Your task is to repeat all of the material exactly.

────

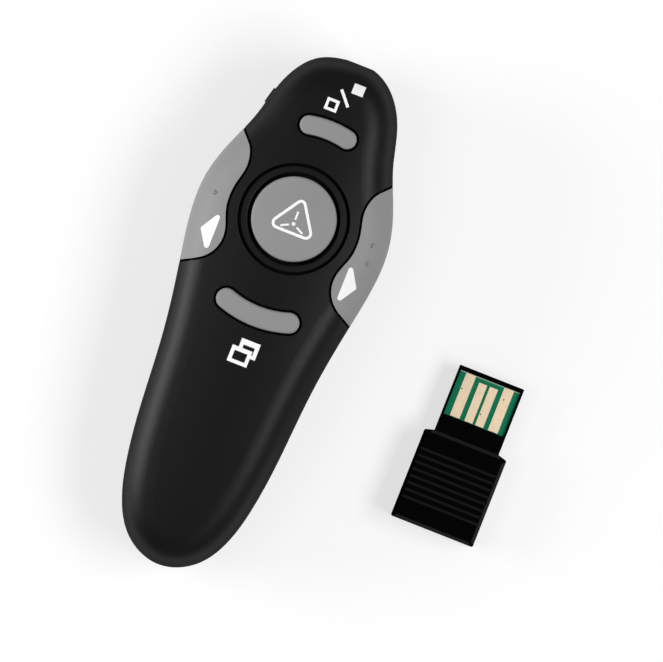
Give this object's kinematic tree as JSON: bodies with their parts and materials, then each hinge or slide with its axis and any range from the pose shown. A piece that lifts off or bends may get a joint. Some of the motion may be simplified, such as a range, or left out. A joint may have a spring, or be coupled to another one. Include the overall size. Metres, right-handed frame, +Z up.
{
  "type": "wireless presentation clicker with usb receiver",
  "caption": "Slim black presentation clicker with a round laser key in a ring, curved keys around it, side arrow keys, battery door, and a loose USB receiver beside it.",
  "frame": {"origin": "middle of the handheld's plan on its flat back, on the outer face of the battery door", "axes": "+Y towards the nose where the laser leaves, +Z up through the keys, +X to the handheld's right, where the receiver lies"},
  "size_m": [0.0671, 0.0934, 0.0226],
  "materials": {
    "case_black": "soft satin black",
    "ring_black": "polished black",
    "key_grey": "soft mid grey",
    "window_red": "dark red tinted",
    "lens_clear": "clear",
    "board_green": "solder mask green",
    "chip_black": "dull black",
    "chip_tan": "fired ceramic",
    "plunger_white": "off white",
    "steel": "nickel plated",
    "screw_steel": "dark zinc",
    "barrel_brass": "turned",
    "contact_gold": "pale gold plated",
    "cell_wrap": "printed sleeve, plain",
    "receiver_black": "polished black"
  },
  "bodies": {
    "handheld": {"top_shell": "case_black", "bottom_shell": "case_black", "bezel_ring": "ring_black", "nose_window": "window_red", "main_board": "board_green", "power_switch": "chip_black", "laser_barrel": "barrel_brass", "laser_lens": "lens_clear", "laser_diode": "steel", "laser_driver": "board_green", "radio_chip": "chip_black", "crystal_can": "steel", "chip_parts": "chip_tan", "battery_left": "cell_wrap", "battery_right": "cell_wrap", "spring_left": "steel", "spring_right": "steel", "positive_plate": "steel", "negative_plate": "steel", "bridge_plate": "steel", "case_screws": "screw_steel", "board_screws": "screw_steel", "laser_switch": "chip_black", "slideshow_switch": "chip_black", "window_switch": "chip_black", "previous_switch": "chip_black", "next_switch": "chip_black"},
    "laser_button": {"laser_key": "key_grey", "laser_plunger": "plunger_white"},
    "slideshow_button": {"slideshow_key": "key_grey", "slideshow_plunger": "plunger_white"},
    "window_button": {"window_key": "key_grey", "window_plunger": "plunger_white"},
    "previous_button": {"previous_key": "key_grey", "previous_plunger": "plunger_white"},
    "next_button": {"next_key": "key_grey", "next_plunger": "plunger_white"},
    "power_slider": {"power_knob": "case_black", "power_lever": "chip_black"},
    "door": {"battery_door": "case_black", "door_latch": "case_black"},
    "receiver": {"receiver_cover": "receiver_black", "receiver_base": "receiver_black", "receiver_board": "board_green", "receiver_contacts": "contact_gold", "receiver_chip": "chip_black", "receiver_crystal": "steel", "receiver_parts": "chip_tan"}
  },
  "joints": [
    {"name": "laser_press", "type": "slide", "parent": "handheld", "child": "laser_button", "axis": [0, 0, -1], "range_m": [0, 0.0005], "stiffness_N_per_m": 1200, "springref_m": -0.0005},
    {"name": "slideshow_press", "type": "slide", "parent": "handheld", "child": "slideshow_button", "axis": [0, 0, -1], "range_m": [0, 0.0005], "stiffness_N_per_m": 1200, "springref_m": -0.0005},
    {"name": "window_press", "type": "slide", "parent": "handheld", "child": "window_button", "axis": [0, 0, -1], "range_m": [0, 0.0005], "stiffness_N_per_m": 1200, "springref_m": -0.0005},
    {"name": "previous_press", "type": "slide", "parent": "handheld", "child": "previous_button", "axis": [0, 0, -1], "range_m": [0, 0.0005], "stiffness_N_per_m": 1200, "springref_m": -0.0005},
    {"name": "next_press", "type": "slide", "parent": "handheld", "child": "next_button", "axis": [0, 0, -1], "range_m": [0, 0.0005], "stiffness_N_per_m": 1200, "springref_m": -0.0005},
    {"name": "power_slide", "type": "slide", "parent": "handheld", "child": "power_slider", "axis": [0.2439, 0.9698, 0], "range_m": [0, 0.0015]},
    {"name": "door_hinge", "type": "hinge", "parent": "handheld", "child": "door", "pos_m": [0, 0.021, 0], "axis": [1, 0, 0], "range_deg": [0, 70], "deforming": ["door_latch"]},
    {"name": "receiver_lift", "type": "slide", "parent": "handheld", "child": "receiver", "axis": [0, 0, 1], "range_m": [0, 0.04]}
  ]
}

────

= The solution =
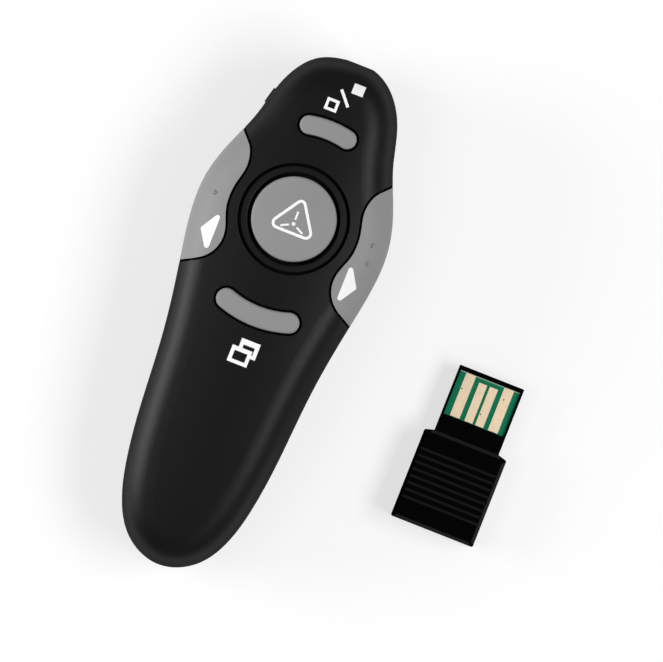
Give this object's kinematic tree as JSON: bodies with their parts and materials, then each hinge or slide with its axis and any range from the pose shown. A piece that lifts off or bends may get a joint. Some of the motion may be simplified, such as a range, or left out. A joint may have a spring, or be coupled to another one. Include the overall size. Metres, right-handed frame, +Z up.
{
  "type": "wireless presentation clicker with usb receiver",
  "caption": "Slim black presentation clicker with a round laser key in a ring, curved keys around it, side arrow keys, battery door, and a loose USB receiver beside it.",
  "frame": {"origin": "middle of the handheld's plan on its flat back, on the outer face of the battery door", "axes": "+Y towards the nose where the laser leaves, +Z up through the keys, +X to the handheld's right, where the receiver lies"},
  "size_m": [0.0671, 0.0934, 0.0226],
  "materials": {
    "case_black": "soft satin black",
    "ring_black": "polished black",
    "key_grey": "soft mid grey",
    "window_red": "dark red tinted",
    "lens_clear": "clear",
    "board_green": "solder mask green",
    "chip_black": "dull black",
    "chip_tan": "fired ceramic",
    "plunger_white": "off white",
    "steel": "nickel plated",
    "screw_steel": "dark zinc",
    "barrel_brass": "turned",
    "contact_gold": "pale gold plated",
    "cell_wrap": "printed sleeve, plain",
    "receiver_black": "polished black"
  },
  "bodies": {
    "handheld": {"top_shell": "case_black", "bottom_shell": "case_black", "bezel_ring": "ring_black", "nose_window": "window_red", "main_board": "board_green", "power_switch": "chip_black", "laser_barrel": "barrel_brass", "laser_lens": "lens_clear", "laser_diode": "steel", "laser_driver": "board_green", "radio_chip": "chip_black", "crystal_can": "steel", "chip_parts": "chip_tan", "battery_left": "cell_wrap", "battery_right": "cell_wrap", "spring_left": "steel", "spring_right": "steel", "positive_plate": "steel", "negative_plate": "steel", "bridge_plate": "steel", "case_screws": "screw_steel", "board_screws": "screw_steel", "laser_switch": "chip_black", "slideshow_switch": "chip_black", "window_switch": "chip_black", "previous_switch": "chip_black", "next_switch": "chip_black"},
    "laser_button": {"laser_key": "key_grey", "laser_plunger": "plunger_white"},
    "slideshow_button": {"slideshow_key": "key_grey", "slideshow_plunger": "plunger_white"},
    "window_button": {"window_key": "key_grey", "window_plunger": "plunger_white"},
    "previous_button": {"previous_key": "key_grey", "previous_plunger": "plunger_white"},
    "next_button": {"next_key": "key_grey", "next_plunger": "plunger_white"},
    "power_slider": {"power_knob": "case_black", "power_lever": "chip_black"},
    "door": {"battery_door": "case_black", "door_latch": "case_black"},
    "receiver": {"receiver_cover": "receiver_black", "receiver_base": "receiver_black", "receiver_board": "board_green", "receiver_contacts": "contact_gold", "receiver_chip": "chip_black", "receiver_crystal": "steel", "receiver_parts": "chip_tan"}
  },
  "joints": [
    {"name": "laser_press", "type": "slide", "parent": "handheld", "child": "laser_button", "axis": [0, 0, -1], "range_m": [0, 0.0005], "stiffness_N_per_m": 1200, "springref_m": -0.0005},
    {"name": "slideshow_press", "type": "slide", "parent": "handheld", "child": "slideshow_button", "axis": [0, 0, -1], "range_m": [0, 0.0005], "stiffness_N_per_m": 1200, "springref_m": -0.0005},
    {"name": "window_press", "type": "slide", "parent": "handheld", "child": "window_button", "axis": [0, 0, -1], "range_m": [0, 0.0005], "stiffness_N_per_m": 1200, "springref_m": -0.0005},
    {"name": "previous_press", "type": "slide", "parent": "handheld", "child": "previous_button", "axis": [0, 0, -1], "range_m": [0, 0.0005], "stiffness_N_per_m": 1200, "springref_m": -0.0005},
    {"name": "next_press", "type": "slide", "parent": "handheld", "child": "next_button", "axis": [0, 0, -1], "range_m": [0, 0.0005], "stiffness_N_per_m": 1200, "springref_m": -0.0005},
    {"name": "power_slide", "type": "slide", "parent": "handheld", "child": "power_slider", "axis": [0.2439, 0.9698, 0], "range_m": [0, 0.0015]},
    {"name": "door_hinge", "type": "hinge", "parent": "handheld", "child": "door", "pos_m": [0, 0.021, 0], "axis": [1, 0, 0], "range_deg": [0, 70], "deforming": ["door_latch"]},
    {"name": "receiver_lift", "type": "slide", "parent": "handheld", "child": "receiver", "axis": [0, 0, 1], "range_m": [0, 0.04]}
  ]
}